Writer Gareth Roberts has thought about the questions that the viewer is going to ask. He has Sarah demand of the Trickster what happened to the previous stories, all those invasions that she stopped – the Bane, the Slitheen, the Gorgons – which is certainly what I was asking, and what a lot of regular viewers will have been asking. And we don't mind the Trickster airily dismissing them with an "I sent them away", because at least the question hasn't been ducked. It's implicit that the entity had to work to find an alternative timeline that would still be valid up to the point where his random asteroid smashes the Earth. (Which also satisfies the "and why aren't you doing this all the time?" question.)
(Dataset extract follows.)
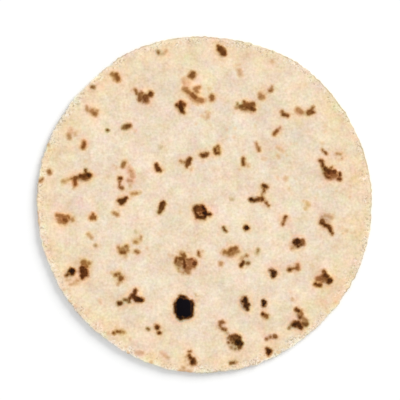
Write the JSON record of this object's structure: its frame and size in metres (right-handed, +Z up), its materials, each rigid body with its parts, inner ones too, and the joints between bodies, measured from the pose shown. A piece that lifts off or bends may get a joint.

This series of Sarah Jane Adventures just keeps on getting better (fingers crossed for the final story). To me, they seem to be better at the genuine ghostly stories – ironic, given the dismal nature of the witchcraft plot in "K-9 and Company: A Girl's Best Friend". Or maybe not, since that was just total Scooby Doo – no alien / extra-dimensional intruders at all, which clearly misses the point of what Sarah's life ought to be about: finding marvellous things, here on Earth.